I’m not going to presuppose sufficient standing here to initiate a vote mostly because someone needs to (1) decide who the authorized voters are and (2) set up a limited-access venue for the vote to be carried out. Definitely above my current pay grade. :cowboy_hat_face:

However, I can present the likely names to vote on for the User category:

  • What should we call the category for general Python help?
    • Python Code Programming Help
    • Python Program Code Help
    • Python Coding Help
    • Python Code Help
    • Python Help

It seems that there’s consensus on creating a “General Discussion” category, though there might be a need to vote on the name as well.

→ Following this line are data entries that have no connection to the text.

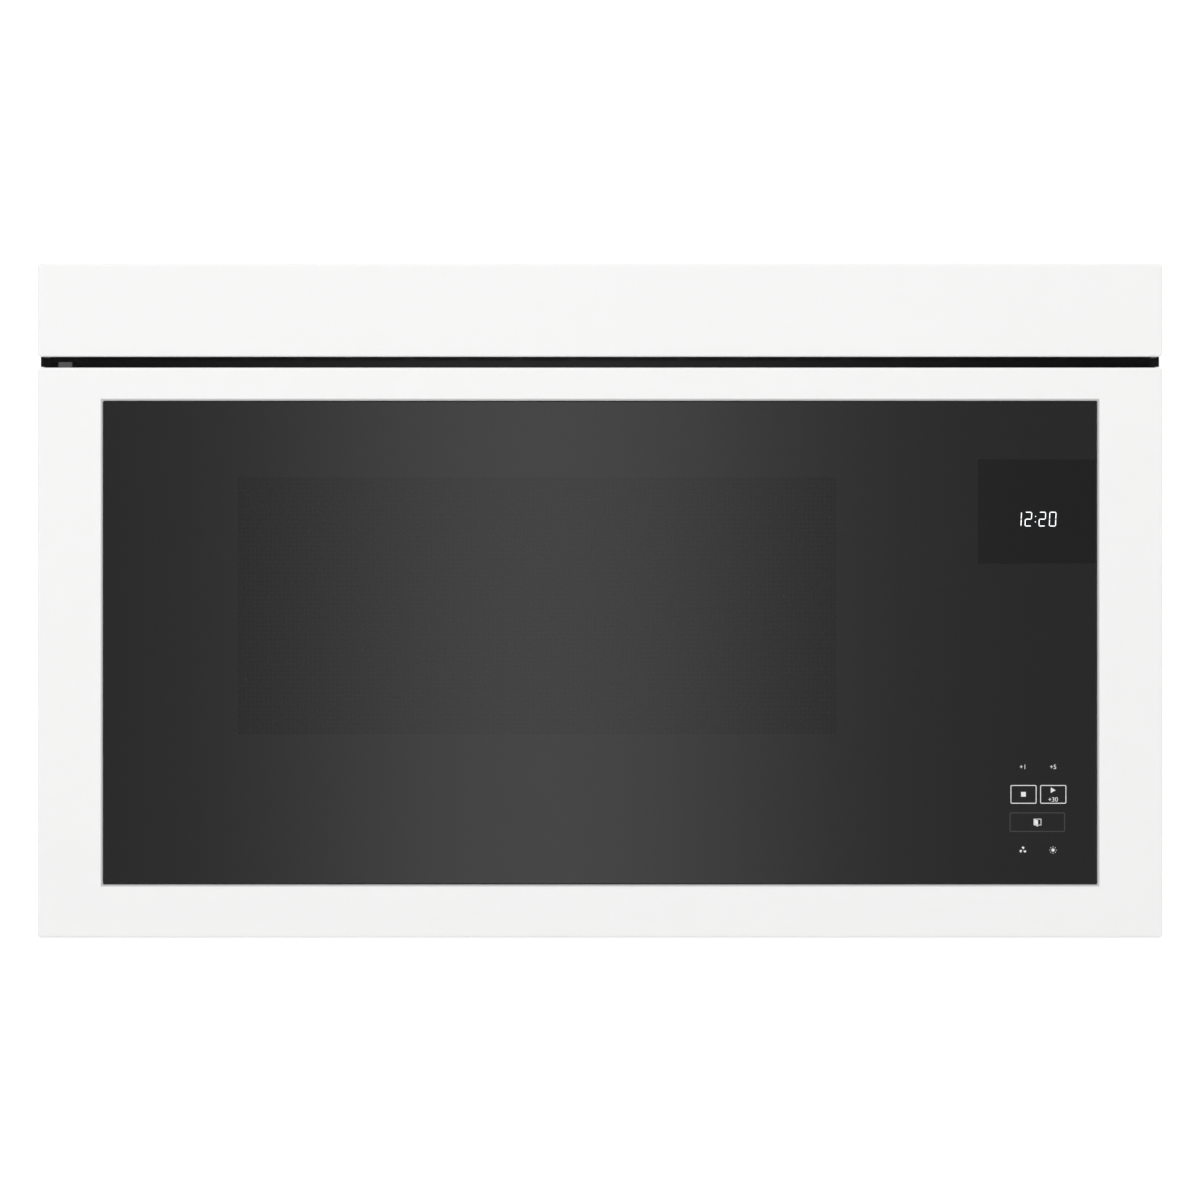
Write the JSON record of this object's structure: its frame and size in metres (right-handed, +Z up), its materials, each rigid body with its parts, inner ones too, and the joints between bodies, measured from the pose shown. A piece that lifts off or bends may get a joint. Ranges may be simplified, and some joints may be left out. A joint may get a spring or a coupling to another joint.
{
  "type": "over-the-range microwave hood",
  "caption": "Flush over-the-range microwave hood: vent fascia, full-width side-hinged dark glass door with touch keys, oven cavity, blower, grease filters and power-release latch.",
  "frame": {"origin": "bottom centre of the wall face, the back of the cabinet", "axes": "+X to the right across the width, +Y into the wall, +Z up; the door faces -Y"},
  "size_m": [0.759, 0.402, 0.455],
  "materials": {
    "white_enamel": "satin white enamel",
    "dark_glass": "dark tinted glass, flush",
    "black_plastic": "fine-grained black moulding",
    "grey_plastic": "dark grey moulding",
    "white_plastic": "plain white moulding",
    "zinc_steel": "zinc-plated sheet steel",
    "hinge_steel": "plated steel leaf",
    "grey_enamel": "grey enamel, oven interior",
    "dark_paint": "dark grey paint",
    "base_paint": "light paint",
    "ceramic": "white glass-ceramic",
    "pane": "thin clear pane",
    "aluminium": "plain aluminium",
    "steel": "bright steel",
    "core_steel": "varnished laminations",
    "copper_wire": "enamelled copper winding",
    "board": "green circuit board",
    "lens": "frosted lens",
    "charcoal": "black granulate in a frame",
    "bush_plastic": "acetal"
  },
  "bodies": {
    "chassis": {"air_guide": "white_plastic", "base_plate": "base_paint", "bay_partition": "zinc_steel", "blower_housing": "zinc_steel", "blower_motor": "zinc_steel", "cabinet_screws": "steel", "cabinet_wrap": "dark_paint", "capacitor_clamp": "zinc_steel", "cavity_lamp": "white_plastic", "ceramic_floor": "ceramic", "charcoal_filter": "charcoal", "cooling_fan_motor": "core_steel", "cord_bushing": "black_plastic", "fan_bulkhead": "zinc_steel", "front_frame": "dark_paint", "grease_filter_frames": "aluminium", "grease_filter_meshes": "aluminium", "hinge_bracket_lower": "hinge_steel", "hinge_bracket_upper": "hinge_steel", "hood_lamp_boards": "board", "hood_lamp_lenses": "lens", "hv_capacitor": "aluminium", "interlock_switches": "black_plastic", "latch_board": "white_plastic", "magnetron": "steel", "noise_filter_board": "board", "oven_cavity": "grey_enamel", "power_board": "board", "rear_panel": "zinc_steel", "release_solenoid": "zinc_steel", "stirrer_motor": "white_plastic", "thermal_cutouts": "white_plastic", "transformer_core": "core_steel", "transformer_windings": "copper_wire", "vent_fascia": "white_enamel", "vent_louvre": "black_plastic", "waveguide": "zinc_steel"},
    "door": {"door_bezel": "white_enamel", "door_glass": "dark_glass", "door_inner_frame": "dark_paint", "door_inner_pane": "pane", "door_choke_cover": "black_plastic", "door_rear_cover": "grey_plastic", "latch_spring": "steel", "hinge_bushes": "bush_plastic", "door_screws": "steel", "touch_board": "board", "display_module": "black_plastic", "control_carrier": "grey_plastic"},
    "latch": {"latch_hooks": "bush_plastic"},
    "blower_rotor": {"blower_shaft": "steel", "blower_wheel_left": "zinc_steel", "blower_wheel_right": "zinc_steel"},
    "cooling_rotor": {"cooling_fan_shaft": "steel", "cooling_fan_blade": "white_plastic"},
    "stirrer": {"stirrer_antenna": "aluminium"},
    "lever": {"release_lever": "bush_plastic"},
    "plunger": {"solenoid_plunger": "steel"},
    "buttons": {"interlock_buttons": "white_plastic"},
    "pusher": {"door_pusher": "black_plastic"}
  },
  "joints": [
    {"name": "door_hinge", "type": "hinge", "parent": "chassis", "child": "door", "pos_m": [-0.36165, -0.388, 0.192], "axis": [0, 0, -1], "range_deg": [0, 95]},
    {"name": "latch_slide", "type": "slide", "parent": "door", "child": "latch", "axis": [0, 0, -1], "range_m": [0, 0.006], "deforming": ["latch_spring"]},
    {"name": "release_lever_pivot", "type": "hinge", "parent": "chassis", "child": "lever", "pos_m": [0.27, -0.3205, 0.2952], "axis": [1, 0, 0], "range_deg": [0, 12.1]},
    {"name": "solenoid_slide", "type": "slide", "parent": "chassis", "child": "plunger", "axis": [0, 0, 1], "range_m": [0, 0.0046]},
    {"name": "switch_buttons", "type": "slide", "parent": "chassis", "child": "buttons", "axis": [0, 0, -1], "range_m": [0, 0.002]},
    {"name": "door_pusher_slide", "type": "slide", "parent": "chassis", "child": "pusher", "axis": [0, -1, 0], "range_m": [0, 0.012]},
    {"name": "blower_spin", "type": "hinge", "parent": "chassis", "child": "blower_rotor", "pos_m": [0, -0.067, 0.387], "axis": [1, 0, 0], "continuous": true},
    {"name": "cooling_fan_spin", "type": "hinge", "parent": "chassis", "child": "cooling_rotor", "pos_m": [0.295, -0.128, 0.152], "axis": [0, 1, 0], "continuous": true},
    {"name": "stirrer_spin", "type": "hinge", "parent": "chassis", "child": "stirrer", "pos_m": [-0.043, -0.206, 0.11], "axis": [0, 0, 1], "continuous": true}
  ],
  "couplings": [
    {"joint": "release_lever_pivot", "follows": "latch_slide", "rad_per_m": 34.9},
    {"joint": "solenoid_slide", "follows": "latch_slide", "ratio": 0.75},
    {"joint": "switch_buttons", "follows": "latch_slide", "ratio": 0.3333},
    {"joint": "door_pusher_slide", "follows": "door_hinge", "m_per_rad": 0.0072}
  ]
}
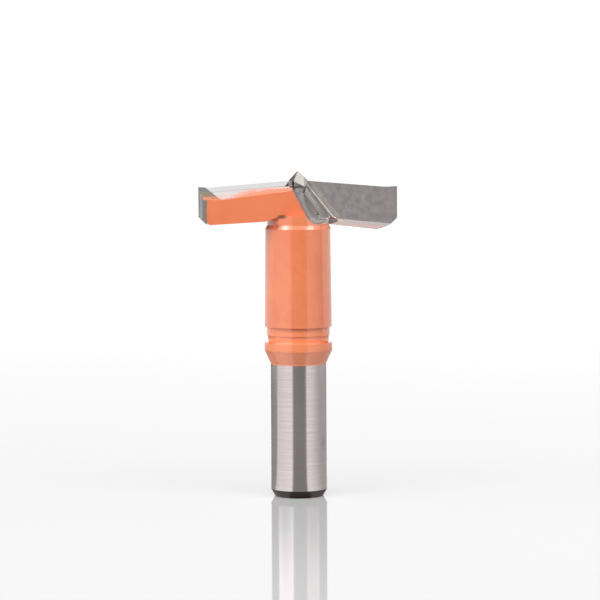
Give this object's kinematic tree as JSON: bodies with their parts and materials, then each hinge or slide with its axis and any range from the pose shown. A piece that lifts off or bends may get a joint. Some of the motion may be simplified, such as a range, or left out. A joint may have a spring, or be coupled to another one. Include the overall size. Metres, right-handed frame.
{
  "type": "hinge boring bit",
  "caption": "Wood boring bit for cabinet hinge cups: T-shaped head with brazed carbide plates, spurs and a centre point on a round shank with a clamping flat.",
  "frame": {"origin": "centre of the shank's end face, on the tool axis", "axes": "+Z along the tool axis from the shank end to the centre point; the two wings lie along +X and -X; the rake face of the +X wing looks towards -Y"},
  "size_m": [0.035, 0.012, 0.0575],
  "materials": {
    "painted_steel": "glossy orange enamel on steel; shank, gullets, top reliefs and centre point are bare ground steel",
    "carbide": "finely ground tungsten carbide",
    "dark_steel": "black oxide"
  },
  "bodies": {
    "root": {"tool_body": "painted_steel", "carbide_plate_right": "carbide", "carbide_plate_left": "carbide", "length_stop_screw": "dark_steel"}
  },
  "joints": []
}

Here are the ballot entires that will accomplish this:

  • Should we create a category for general discussion of Python-related topics?
    • YES
    • NO
  • What should the name of this new category be?
    • General Discussion
    • General Topics
    • Not enough names; open a specific topic on this to collect a few more

Most beginners have no clue which libraries are third party and which are not. And it doesn’t really matter: if they ask for help, we can either help them (because we know the answer) or we can’t, and have to refer them elsewhere.

We don’t refer people elsewhere out of spite or just to muck them about. We do it because we don’t know the answer to their question. Asking the question in a separate “Third Party” topic will just mean that they have a smaller community seeing their posts.